_Task to complete_
Count lines with the string "handed" in them. State the number alone.

##### Supplied records

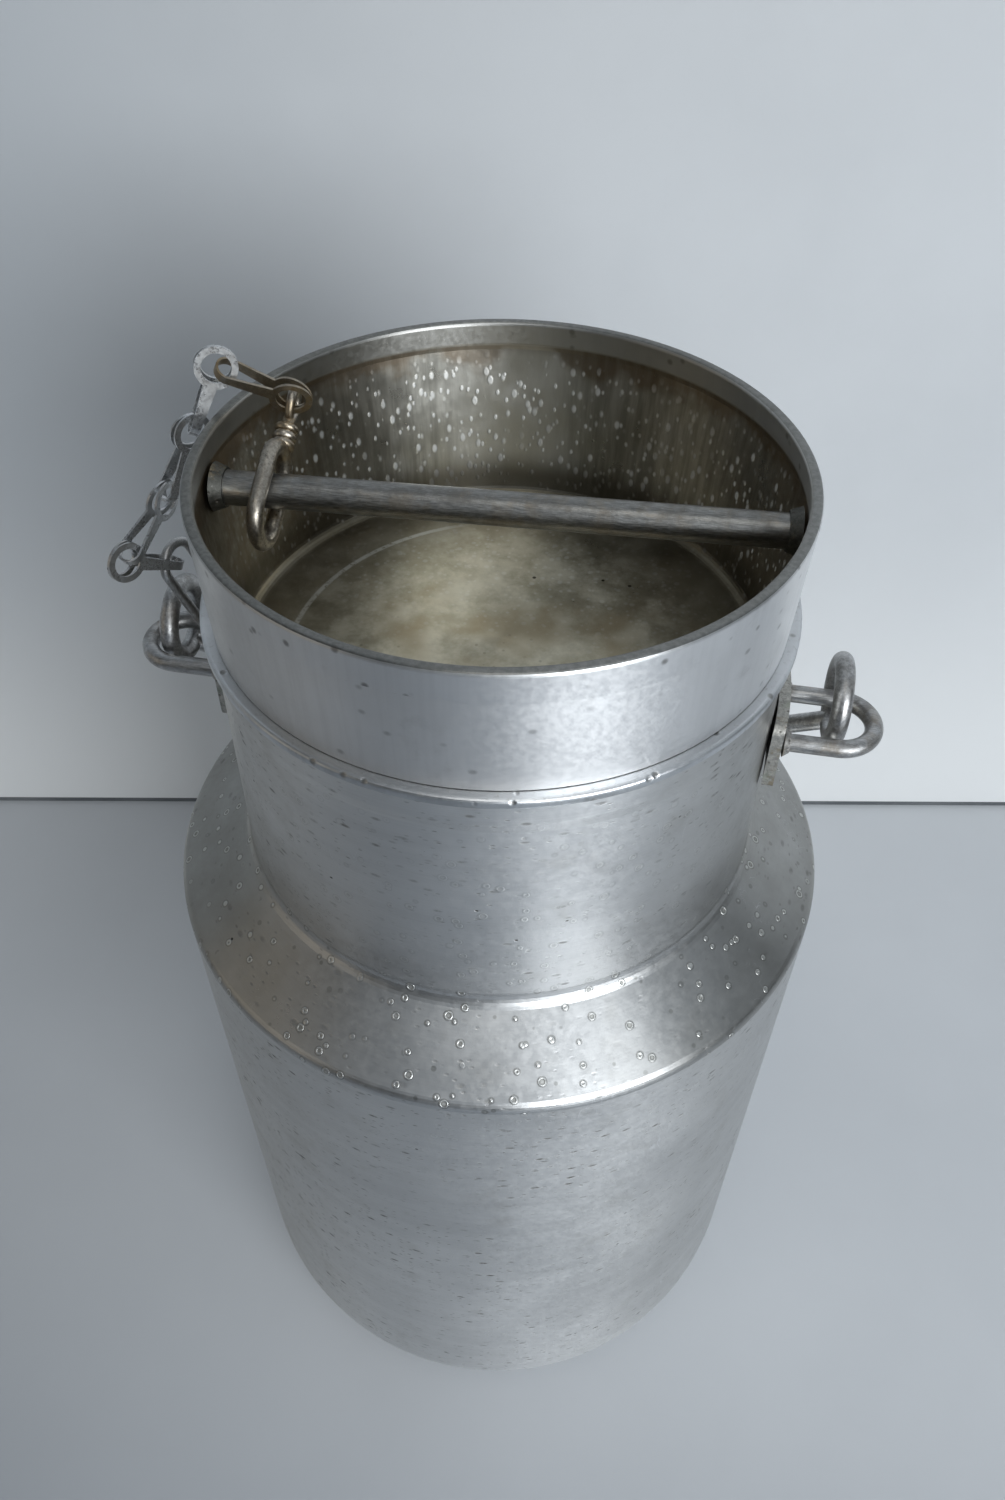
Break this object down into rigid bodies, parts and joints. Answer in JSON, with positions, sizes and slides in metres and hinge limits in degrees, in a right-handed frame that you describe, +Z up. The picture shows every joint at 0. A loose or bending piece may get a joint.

##########
##### Supplied records

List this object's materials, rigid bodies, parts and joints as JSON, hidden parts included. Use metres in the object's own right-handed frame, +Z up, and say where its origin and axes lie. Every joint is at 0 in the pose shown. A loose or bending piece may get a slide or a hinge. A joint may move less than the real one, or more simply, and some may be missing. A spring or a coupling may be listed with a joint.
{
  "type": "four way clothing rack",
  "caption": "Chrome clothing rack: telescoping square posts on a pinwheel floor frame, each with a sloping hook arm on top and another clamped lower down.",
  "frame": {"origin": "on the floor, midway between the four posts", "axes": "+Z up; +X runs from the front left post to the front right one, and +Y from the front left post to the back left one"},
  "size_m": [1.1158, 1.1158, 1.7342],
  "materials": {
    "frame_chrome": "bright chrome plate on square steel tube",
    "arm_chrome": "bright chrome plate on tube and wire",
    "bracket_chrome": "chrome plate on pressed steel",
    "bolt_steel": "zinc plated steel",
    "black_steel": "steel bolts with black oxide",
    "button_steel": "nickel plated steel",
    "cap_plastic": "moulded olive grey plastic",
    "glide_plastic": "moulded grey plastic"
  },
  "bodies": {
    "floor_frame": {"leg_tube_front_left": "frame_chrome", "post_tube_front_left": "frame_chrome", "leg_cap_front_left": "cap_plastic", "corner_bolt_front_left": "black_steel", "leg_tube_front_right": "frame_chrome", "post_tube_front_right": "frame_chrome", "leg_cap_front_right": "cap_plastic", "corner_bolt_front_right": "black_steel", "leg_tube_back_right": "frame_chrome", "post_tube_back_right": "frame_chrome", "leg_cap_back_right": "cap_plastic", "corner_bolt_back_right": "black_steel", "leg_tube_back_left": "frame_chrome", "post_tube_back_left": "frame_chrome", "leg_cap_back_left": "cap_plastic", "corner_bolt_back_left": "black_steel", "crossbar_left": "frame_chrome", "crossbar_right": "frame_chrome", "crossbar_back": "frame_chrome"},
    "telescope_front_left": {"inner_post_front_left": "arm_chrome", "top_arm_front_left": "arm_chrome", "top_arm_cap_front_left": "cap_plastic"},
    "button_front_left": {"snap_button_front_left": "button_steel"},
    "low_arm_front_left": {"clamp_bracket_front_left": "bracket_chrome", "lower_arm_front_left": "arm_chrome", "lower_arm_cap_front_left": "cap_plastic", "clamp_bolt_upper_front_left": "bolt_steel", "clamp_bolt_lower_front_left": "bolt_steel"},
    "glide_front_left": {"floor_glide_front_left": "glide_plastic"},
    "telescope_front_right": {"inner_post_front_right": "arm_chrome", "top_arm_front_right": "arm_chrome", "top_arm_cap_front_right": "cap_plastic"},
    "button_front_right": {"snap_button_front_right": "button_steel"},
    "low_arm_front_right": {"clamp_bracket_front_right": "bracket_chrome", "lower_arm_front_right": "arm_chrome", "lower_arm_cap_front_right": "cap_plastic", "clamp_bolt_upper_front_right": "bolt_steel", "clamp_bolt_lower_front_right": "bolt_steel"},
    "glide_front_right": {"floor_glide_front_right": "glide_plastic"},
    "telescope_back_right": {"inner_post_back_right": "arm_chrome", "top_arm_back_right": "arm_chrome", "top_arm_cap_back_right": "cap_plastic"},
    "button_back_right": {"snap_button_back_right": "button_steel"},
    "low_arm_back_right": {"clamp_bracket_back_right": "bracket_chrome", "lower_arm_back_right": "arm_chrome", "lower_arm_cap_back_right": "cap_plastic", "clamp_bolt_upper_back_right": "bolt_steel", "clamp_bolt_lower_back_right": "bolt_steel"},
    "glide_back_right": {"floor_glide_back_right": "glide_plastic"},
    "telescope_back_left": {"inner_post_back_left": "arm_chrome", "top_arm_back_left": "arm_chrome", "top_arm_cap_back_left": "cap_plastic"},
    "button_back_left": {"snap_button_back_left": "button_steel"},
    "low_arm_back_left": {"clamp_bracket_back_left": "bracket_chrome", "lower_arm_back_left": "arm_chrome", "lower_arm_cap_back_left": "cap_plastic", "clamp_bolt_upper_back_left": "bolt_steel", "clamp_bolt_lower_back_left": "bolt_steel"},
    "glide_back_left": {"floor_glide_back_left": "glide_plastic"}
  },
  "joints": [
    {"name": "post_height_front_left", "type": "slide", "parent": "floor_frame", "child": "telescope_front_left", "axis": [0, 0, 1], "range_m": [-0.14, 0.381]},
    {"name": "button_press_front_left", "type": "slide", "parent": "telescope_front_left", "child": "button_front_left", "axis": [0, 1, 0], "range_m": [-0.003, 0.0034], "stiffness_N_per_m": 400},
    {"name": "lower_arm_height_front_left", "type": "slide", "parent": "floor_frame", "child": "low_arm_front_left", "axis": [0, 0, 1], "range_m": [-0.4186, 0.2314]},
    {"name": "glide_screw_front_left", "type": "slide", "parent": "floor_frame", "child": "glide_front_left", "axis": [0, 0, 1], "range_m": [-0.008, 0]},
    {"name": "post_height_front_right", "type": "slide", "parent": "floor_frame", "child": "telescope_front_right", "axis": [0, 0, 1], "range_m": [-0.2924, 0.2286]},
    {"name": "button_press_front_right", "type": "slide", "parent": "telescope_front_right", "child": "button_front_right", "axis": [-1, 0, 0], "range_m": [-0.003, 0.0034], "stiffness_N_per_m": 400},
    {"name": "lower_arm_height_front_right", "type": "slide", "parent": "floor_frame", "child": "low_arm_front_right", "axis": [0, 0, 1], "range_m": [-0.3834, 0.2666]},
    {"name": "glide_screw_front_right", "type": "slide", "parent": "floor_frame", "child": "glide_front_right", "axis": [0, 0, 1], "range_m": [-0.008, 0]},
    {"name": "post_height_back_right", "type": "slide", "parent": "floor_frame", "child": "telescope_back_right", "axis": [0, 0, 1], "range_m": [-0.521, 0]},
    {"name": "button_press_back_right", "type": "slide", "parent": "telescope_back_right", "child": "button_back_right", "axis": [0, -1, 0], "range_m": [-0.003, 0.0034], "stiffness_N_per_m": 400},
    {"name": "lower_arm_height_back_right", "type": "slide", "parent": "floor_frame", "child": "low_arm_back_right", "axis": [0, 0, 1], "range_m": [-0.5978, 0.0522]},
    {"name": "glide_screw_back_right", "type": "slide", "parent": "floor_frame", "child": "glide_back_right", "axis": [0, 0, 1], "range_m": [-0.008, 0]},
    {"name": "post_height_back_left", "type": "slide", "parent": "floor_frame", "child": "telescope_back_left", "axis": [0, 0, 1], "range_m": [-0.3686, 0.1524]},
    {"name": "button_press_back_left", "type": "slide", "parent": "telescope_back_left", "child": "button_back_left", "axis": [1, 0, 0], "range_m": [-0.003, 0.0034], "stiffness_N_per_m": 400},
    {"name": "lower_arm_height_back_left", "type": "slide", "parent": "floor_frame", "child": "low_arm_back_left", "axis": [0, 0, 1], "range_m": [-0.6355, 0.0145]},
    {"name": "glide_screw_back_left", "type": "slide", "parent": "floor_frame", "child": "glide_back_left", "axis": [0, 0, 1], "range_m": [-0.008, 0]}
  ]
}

##########
##### Supplied records

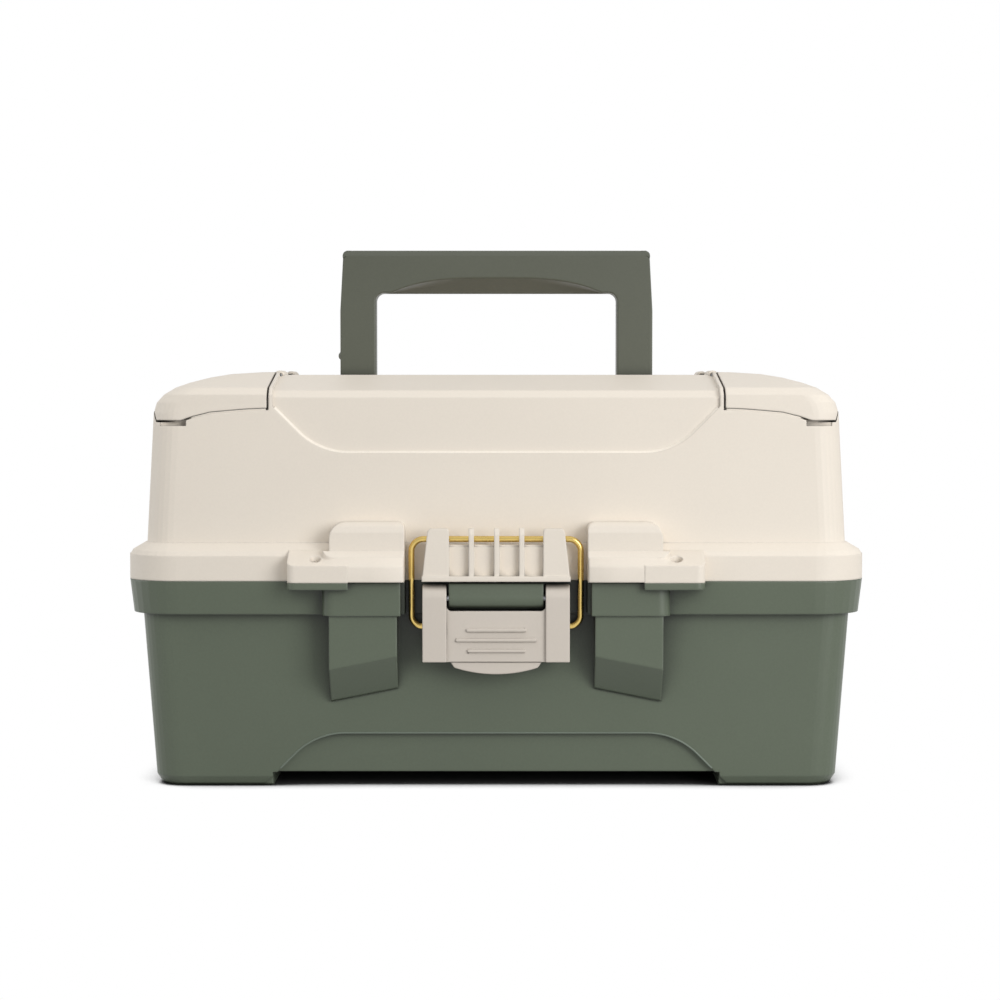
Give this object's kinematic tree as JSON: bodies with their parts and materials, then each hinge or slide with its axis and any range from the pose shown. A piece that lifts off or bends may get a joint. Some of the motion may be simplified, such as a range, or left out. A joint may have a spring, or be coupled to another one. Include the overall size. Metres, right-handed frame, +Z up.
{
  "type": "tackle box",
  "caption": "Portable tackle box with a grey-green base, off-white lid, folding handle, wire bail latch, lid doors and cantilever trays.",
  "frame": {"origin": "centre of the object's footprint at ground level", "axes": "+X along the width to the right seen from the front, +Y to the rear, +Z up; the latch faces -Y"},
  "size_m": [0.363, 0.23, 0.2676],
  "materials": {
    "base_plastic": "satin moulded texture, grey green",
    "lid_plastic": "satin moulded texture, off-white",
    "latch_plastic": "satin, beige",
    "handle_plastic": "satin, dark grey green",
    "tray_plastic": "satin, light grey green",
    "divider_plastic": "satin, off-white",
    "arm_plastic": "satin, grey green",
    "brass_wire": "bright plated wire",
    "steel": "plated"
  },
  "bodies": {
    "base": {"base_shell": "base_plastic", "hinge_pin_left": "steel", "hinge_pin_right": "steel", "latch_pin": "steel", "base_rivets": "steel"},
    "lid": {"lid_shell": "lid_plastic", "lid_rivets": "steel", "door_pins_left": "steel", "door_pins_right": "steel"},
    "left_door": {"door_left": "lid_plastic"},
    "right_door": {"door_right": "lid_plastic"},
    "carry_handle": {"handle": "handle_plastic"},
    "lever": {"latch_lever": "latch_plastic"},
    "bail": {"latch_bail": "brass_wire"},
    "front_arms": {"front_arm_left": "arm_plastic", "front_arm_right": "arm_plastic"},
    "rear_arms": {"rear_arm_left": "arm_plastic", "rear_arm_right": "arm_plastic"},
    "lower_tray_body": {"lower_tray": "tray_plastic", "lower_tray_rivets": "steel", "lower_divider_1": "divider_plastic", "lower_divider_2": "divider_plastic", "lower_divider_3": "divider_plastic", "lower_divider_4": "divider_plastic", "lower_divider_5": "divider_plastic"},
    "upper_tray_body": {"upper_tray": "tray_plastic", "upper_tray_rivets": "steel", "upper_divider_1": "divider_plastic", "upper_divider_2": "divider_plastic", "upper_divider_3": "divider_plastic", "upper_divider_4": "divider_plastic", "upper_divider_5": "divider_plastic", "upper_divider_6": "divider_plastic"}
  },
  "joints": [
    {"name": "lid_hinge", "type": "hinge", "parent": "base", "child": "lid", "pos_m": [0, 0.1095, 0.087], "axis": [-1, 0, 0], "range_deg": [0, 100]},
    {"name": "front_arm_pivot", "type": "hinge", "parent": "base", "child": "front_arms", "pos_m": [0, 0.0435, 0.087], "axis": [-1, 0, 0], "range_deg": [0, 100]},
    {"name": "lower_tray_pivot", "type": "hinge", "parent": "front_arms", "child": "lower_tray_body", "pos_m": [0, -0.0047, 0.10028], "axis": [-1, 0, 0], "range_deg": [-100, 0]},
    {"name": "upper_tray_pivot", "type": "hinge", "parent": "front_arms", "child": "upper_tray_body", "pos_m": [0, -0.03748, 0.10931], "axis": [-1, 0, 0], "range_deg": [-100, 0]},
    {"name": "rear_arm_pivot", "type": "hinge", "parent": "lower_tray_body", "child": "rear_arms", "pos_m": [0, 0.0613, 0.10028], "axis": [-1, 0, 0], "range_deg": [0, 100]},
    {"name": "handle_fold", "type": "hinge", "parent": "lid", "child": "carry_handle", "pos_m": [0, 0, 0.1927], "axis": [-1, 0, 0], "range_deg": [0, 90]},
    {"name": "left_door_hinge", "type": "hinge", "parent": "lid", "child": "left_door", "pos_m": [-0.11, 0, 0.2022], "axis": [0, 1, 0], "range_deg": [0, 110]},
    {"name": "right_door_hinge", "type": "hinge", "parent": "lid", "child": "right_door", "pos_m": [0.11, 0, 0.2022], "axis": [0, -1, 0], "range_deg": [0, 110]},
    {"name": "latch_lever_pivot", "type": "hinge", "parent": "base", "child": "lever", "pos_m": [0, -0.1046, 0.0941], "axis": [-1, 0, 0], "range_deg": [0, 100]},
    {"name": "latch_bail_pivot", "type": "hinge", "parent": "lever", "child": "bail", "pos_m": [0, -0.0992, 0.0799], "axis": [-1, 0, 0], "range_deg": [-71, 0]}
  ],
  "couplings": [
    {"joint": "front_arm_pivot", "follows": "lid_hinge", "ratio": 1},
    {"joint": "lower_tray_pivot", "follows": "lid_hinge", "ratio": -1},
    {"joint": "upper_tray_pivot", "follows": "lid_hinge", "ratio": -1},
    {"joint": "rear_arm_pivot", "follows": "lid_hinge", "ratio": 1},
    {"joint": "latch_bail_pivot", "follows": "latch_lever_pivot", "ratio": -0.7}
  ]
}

##########

_Result below_
3